China enfrenta crise solar e planeia fechar fábricas para salvar indústria

China domina a produção mundial de energia solar, responsável por quase 90% das células solares do planeta. Mas tal domínio trouxe um problema grave: excesso de oferta, preços em queda e perdas bilionárias. Agora, Pequim prepara um “reset” da indústria para estabilizar o setor e proteger a sua liderança.

Imagem fábricas de painéis solares na China


China: produção em excesso e queda de preços

Entre 2020 e 2023, Pequim direcionou recursos do setor imobiliário para as “três novas indústrias de crescimento”: painéis solares, carros elétricos e baterias.

O resultado foi uma produção sem precedentes: em 2024, o país fabricou 588 GW de células solares, mais do que o dobro da procura mundial de 451 GW, segundo pode se l ido no Financial Times.

Os preços desabaram, com empresas vendendo abaixo do custo, gerando perdas superiores a 60 mil milhões de dólares (cerca de 55,5 mil milhões de euros). O polisilício, matéria-prima essencial, caiu para cerca de 50 yuan por quilo.

As cinco maiores empresas fotovoltaicas reduziram 31% das suas equipas, cerca de 87.000 despedimentos.

Fracasso da autorregulação e intervenção estatal

Tentativas de limitar a produção, como o pacto de “autodisciplina” de 2024, falharam.

O Governo da China decidiu intervir com um fundo de pelo menos 50.000 milhões de yuanes (cerca de 6,9 mil milhões de euros) para adquirir e encerrar capacidade de produção de polisilício, buscando estabilizar preços.

Empresas como Daqo New Energy e GCL Technology anunciaram cortes parciais de capacidade, enquanto o Ministério da Indústria exigiu encerramentos de fábricas subutilizadas e reforçou exigências ambientais.

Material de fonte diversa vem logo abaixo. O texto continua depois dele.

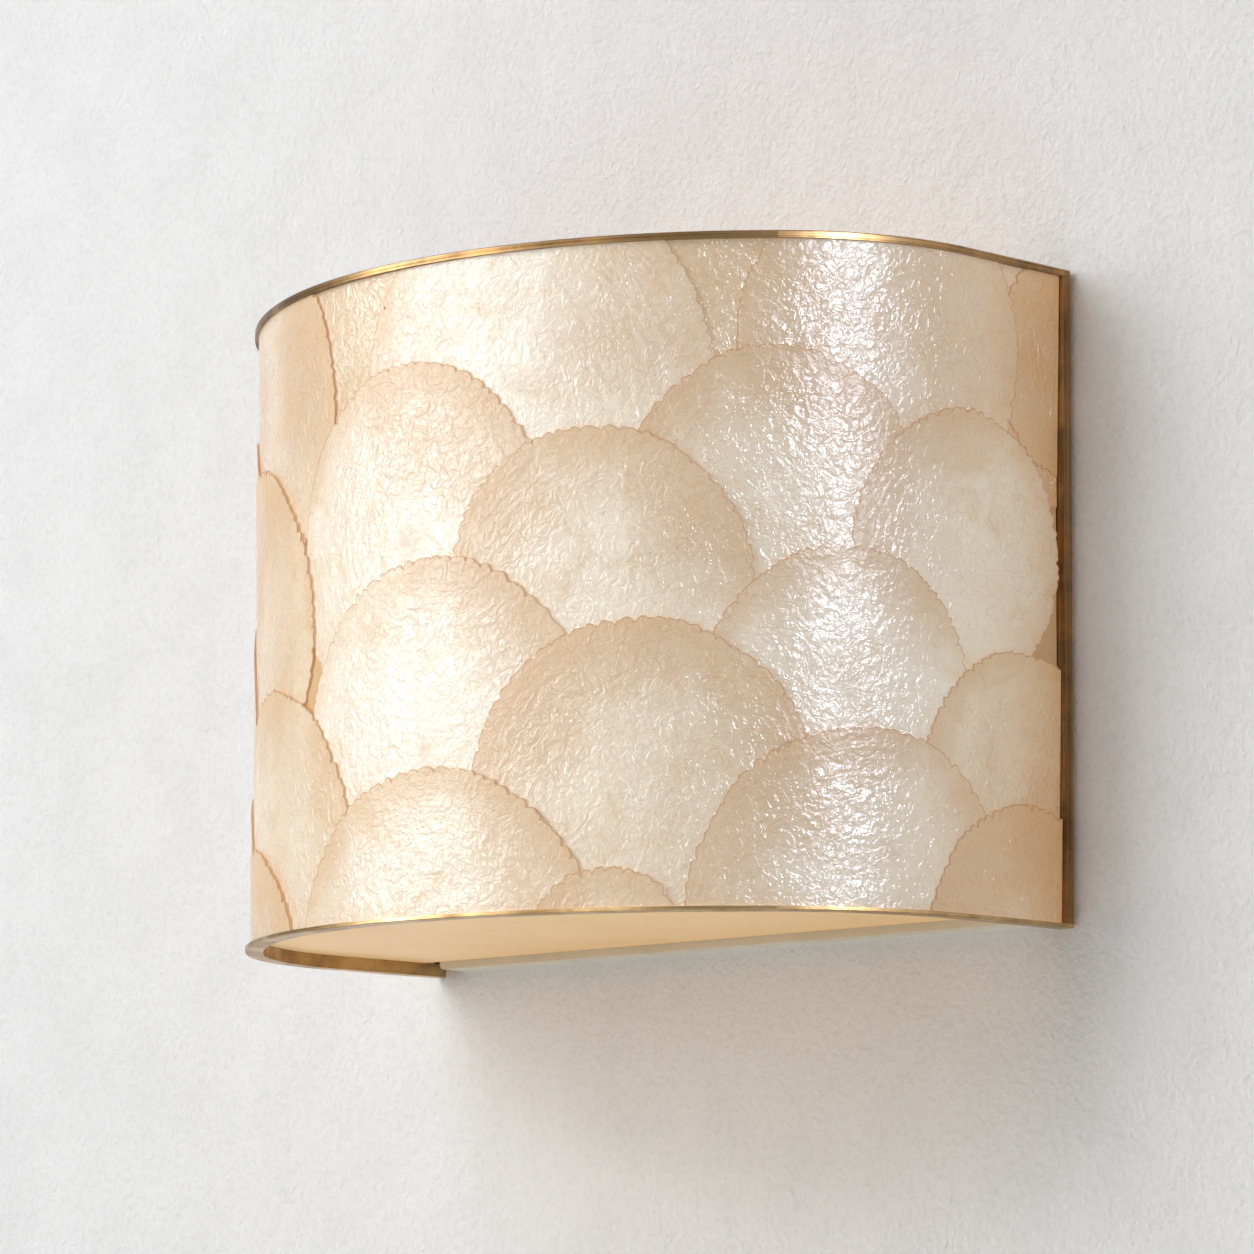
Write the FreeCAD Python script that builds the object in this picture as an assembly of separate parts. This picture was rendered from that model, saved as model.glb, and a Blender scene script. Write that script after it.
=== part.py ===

Impacto económico, político e tecnológico

O ajuste solar tem dimensão económica, política e geoestratégica. Exportações baratas tensionaram relações com Estados Unidos e Europa, enquanto Pequim mantém vendas a países em desenvolvimento via iniciativa da Franja e Rota.

Apesar das perdas, as seis maiores empresas investiram 3.400 milhões de yuanes (cerca de 470 milhões de euros) em I&D no primeiro semestre de 2025, elevando a eficiência das células solares de 20% para 30%.

O dilema da hegemonia

Analistas apontam que seria necessário reduzir entre 20% e 30% da capacidade para restaurar a rentabilidade, um ajuste complicado pelos interesses provinciais em emprego e investimento local.

A receita que construiu a hegemonia, produção em massa e preços baixos, ameaça agora destruí-la. Pequim enfrenta a decisão de permitir que a ultracompetição fragilize os campeões ou aceitar um ajuste doloroso para preservar o setor.

A economista Alicia García-Herrero alerta:

Em nenhum outro setor dominam mais do que neste.

É por isso que Pequim parece disposto a resetear o seu sol, mesmo que seja doloroso, para evitar que a maior história de sucesso do país se torne vítima do próprio excesso.